The core claim only holds for competitiveness reason. I would expect a “Dyson Sphere GPT” to be far beyond humans at everything using System 1 alone. But I still need the assumption that “things hard for human’s System1 are hard for GPTs’ System 1″. This one is wrong for some task where GPTs’ have ungodly amount of training (like “a vs the” or pure NTP), but I expect it to hold for all actually relevant task because the number of serial steps is of the same order of magnitude, and humans can roughly match GPTs width given enough training. For example, I expect that if some human try hard to solve multiple choice math tests using their intuition (for example, having to answer just after it has been read to them at 2x speed), they will crush GPTs until ~AGI.
I feel like mimicking liars doesn’t teach you to lie well enough to fool humans on purpose. I might have been mistaken to bring up self-deception.
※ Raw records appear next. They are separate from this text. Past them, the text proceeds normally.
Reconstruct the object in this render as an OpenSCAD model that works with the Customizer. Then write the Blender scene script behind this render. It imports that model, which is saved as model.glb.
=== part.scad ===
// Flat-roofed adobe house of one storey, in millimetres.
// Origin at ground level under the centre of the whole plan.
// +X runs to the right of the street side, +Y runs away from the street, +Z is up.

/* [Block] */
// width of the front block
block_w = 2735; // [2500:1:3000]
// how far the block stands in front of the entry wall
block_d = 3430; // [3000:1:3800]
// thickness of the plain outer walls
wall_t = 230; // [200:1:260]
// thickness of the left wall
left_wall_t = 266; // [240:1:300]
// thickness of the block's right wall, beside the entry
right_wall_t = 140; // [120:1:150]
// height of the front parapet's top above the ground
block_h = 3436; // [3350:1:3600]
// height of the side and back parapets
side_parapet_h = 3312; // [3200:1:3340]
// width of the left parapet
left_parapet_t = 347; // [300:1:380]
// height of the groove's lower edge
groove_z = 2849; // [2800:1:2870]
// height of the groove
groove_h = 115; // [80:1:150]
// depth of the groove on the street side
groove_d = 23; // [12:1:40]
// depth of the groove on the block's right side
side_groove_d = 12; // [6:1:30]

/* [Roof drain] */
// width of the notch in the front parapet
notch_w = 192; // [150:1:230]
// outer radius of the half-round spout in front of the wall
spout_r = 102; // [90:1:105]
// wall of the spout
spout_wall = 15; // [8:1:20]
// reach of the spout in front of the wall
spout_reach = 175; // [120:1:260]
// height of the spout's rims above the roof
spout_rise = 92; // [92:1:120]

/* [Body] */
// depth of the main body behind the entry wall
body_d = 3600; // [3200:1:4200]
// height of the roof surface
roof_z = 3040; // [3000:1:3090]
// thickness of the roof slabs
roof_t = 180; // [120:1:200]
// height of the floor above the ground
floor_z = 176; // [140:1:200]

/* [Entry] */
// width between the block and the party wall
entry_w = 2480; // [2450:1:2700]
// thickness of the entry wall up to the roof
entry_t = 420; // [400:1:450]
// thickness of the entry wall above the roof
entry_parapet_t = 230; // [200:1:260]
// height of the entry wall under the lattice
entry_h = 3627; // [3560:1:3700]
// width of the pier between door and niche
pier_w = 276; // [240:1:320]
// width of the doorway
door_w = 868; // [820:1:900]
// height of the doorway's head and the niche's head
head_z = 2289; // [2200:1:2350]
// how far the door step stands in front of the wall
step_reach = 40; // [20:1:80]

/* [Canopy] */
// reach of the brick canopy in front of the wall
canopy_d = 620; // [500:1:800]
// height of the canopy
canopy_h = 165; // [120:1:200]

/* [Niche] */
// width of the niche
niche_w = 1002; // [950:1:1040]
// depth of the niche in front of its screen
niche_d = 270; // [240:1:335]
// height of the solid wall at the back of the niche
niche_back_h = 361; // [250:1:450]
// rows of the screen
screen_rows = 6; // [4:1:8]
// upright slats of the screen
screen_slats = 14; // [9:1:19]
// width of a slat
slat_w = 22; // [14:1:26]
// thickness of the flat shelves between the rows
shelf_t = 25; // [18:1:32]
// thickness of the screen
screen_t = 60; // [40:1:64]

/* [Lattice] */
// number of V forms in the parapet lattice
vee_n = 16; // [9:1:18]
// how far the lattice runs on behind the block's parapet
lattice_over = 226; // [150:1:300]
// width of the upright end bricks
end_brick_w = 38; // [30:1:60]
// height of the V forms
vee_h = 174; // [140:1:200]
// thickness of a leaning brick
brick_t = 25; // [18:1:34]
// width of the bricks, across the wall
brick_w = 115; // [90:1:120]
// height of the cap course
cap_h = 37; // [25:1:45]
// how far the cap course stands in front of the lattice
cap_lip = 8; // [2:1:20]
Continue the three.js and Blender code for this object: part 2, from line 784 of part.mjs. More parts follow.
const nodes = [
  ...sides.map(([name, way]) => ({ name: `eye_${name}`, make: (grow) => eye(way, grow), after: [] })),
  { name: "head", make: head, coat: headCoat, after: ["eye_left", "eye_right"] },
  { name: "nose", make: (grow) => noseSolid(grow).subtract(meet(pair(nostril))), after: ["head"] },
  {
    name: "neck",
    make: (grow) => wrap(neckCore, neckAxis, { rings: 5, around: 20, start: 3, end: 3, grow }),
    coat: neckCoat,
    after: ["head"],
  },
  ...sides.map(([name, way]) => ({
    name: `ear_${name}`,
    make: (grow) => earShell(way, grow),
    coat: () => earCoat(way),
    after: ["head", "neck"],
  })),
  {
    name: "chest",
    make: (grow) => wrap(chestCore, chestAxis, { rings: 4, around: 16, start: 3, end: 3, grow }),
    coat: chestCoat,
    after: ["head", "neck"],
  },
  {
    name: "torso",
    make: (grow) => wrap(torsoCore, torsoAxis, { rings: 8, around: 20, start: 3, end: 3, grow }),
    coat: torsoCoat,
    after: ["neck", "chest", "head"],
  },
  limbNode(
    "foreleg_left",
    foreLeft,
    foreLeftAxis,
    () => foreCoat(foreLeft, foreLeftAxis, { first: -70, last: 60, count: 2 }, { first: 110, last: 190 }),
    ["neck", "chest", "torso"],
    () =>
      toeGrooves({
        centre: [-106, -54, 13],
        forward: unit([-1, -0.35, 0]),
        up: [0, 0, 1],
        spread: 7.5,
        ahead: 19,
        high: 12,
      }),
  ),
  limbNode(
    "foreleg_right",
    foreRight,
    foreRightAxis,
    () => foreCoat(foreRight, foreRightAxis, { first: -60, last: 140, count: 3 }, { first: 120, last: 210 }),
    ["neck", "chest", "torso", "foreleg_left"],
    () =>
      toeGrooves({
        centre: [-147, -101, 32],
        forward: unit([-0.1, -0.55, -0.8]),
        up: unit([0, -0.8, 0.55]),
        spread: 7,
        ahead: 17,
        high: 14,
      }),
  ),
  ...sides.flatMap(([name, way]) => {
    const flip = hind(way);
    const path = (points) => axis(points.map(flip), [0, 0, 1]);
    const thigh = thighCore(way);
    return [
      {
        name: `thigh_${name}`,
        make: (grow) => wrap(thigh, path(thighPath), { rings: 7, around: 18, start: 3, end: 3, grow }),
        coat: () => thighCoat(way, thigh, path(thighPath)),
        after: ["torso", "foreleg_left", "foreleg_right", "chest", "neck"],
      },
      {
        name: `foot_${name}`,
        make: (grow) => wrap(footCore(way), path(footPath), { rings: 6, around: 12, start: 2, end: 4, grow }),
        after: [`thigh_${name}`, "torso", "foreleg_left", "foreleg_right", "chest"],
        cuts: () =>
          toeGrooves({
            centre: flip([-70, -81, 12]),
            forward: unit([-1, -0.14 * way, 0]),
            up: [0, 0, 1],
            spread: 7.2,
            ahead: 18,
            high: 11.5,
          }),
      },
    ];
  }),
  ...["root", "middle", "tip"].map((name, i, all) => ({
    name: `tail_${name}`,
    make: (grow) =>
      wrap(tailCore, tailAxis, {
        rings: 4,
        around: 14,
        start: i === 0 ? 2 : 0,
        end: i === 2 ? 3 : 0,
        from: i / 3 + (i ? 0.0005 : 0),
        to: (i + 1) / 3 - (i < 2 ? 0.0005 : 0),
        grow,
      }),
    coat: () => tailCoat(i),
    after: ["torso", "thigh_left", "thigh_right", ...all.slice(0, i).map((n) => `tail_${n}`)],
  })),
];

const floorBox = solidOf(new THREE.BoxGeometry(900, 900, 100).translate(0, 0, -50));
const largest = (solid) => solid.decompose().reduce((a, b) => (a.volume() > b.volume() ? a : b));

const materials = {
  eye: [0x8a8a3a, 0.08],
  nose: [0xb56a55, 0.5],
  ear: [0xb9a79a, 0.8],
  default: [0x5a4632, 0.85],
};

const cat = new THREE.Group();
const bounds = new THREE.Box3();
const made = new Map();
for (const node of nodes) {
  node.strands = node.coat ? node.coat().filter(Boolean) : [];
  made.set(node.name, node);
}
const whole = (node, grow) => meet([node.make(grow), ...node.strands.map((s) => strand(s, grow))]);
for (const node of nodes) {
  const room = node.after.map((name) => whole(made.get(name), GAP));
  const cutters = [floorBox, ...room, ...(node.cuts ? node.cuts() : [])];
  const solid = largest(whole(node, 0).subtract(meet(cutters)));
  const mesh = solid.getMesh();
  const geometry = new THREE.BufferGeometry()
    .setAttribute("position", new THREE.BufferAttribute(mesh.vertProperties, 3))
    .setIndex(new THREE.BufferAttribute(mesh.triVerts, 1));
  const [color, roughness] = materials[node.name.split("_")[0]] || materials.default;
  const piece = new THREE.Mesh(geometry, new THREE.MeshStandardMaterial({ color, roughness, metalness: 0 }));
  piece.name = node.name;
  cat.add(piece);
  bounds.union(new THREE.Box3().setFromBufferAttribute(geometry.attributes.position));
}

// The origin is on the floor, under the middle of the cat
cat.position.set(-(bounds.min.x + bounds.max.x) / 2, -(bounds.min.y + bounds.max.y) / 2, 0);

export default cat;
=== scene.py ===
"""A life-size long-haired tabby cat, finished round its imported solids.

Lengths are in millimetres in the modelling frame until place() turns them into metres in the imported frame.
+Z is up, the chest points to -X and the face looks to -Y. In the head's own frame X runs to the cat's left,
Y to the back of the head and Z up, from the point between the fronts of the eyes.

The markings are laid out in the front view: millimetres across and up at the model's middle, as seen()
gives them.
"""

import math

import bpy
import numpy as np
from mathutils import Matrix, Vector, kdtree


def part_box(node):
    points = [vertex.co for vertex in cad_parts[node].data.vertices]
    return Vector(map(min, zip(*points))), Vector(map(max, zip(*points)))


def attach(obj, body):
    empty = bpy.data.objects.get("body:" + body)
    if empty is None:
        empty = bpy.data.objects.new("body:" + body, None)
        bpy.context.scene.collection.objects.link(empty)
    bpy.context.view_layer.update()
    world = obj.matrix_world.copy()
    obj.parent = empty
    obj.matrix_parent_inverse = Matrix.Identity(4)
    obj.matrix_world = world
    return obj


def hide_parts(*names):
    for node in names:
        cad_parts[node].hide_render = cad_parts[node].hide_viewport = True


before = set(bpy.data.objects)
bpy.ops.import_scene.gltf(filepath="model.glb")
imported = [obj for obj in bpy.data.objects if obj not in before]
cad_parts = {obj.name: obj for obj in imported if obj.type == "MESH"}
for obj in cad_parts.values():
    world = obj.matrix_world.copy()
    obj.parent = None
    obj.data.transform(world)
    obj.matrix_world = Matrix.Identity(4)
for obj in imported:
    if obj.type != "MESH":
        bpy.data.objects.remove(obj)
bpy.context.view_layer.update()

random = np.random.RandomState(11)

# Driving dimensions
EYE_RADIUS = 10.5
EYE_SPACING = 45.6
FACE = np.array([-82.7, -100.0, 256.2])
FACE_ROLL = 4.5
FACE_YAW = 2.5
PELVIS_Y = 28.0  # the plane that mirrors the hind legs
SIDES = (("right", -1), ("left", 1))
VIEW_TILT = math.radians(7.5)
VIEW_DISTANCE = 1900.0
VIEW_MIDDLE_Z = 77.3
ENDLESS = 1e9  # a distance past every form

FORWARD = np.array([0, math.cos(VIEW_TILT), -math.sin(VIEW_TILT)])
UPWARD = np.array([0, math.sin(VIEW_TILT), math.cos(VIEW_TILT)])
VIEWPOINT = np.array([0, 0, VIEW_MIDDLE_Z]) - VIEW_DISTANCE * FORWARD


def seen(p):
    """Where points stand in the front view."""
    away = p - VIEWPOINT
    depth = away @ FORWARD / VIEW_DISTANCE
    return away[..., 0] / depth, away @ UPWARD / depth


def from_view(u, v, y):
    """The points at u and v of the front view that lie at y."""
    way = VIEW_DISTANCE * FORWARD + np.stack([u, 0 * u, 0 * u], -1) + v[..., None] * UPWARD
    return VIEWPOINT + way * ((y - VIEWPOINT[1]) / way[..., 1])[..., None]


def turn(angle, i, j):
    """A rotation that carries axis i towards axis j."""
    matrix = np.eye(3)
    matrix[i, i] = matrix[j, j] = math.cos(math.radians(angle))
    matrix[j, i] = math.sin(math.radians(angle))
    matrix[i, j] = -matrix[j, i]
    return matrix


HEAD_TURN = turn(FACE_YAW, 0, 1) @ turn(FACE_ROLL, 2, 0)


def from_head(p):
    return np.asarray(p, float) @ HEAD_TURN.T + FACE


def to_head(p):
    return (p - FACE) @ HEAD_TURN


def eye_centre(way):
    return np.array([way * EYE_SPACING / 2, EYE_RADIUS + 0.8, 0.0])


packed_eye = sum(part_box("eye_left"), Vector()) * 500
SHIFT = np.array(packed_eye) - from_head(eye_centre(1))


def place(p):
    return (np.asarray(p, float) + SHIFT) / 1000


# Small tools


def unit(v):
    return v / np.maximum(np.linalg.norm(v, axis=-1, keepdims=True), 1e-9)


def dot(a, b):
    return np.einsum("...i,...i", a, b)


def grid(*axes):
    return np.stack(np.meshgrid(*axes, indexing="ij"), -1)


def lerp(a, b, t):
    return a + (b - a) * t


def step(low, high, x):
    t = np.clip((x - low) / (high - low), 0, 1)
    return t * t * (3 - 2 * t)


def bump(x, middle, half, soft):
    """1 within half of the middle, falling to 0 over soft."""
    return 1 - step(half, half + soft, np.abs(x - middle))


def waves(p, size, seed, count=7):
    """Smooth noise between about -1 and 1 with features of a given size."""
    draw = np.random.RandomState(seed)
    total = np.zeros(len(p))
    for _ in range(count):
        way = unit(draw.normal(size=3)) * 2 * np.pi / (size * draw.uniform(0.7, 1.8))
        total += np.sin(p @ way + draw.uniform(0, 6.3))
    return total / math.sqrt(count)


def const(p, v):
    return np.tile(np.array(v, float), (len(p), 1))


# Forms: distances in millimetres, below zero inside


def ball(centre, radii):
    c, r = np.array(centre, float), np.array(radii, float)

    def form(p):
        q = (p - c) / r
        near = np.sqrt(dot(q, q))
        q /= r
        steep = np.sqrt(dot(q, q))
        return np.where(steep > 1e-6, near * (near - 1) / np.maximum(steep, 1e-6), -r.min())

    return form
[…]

Knowing how to do “simple lies” like “say A when you know that B” is quite useful in many parts of Webtext, but I can’t think of kinds of text where you actually need to do “think in your lie” (i.e. put information in your lie you will use to think about your ulterior motives better). Humans don’t have to do that because for complex lies, humans have the luxury of not having to say everything they are thinking about! Therefore, I would be surprised there was enough Webtext to teach you the kind of deception strategy which you need to pull off to plan within the prompt while being watched with models not strong enough to do human-level AI Research. Please tell me if you can think of a kind of text where lies where you “think through your lies” would be useful for NTP!
Thanks for these surprising CoT example!
I’m not sure how surprising it is that CoT examples with bad reasoning makes the model generate good CoT, nor how relevant it is. For example, I find it more troubling that prompt optimization finds incomprehensible prompts. But on the other hand, I have never seen models successfully generate absurd but useful CoT, and I expect they won’t be able to because they haven’t been trained to generate CoT useful to themselves. Therefore, I expect that the only way model can generate CoT useful to themselves is to generate CoT useful to humans (which they ~know how to do), and use the information humans find useful they have put in the CoT. I would be surprised if high likelihood CoT really useful to humans were also really useful to models for drastically different reasons.
(Note: figuring out the kind of reasoning would be useful is not that easy, even for humans, and I’m not sure teachers are great at figuring out how to best explain how to reason. I wouldn’t be surprised if 7-graders had better performances with AQuA horrible examples than with some human engineered prompts.)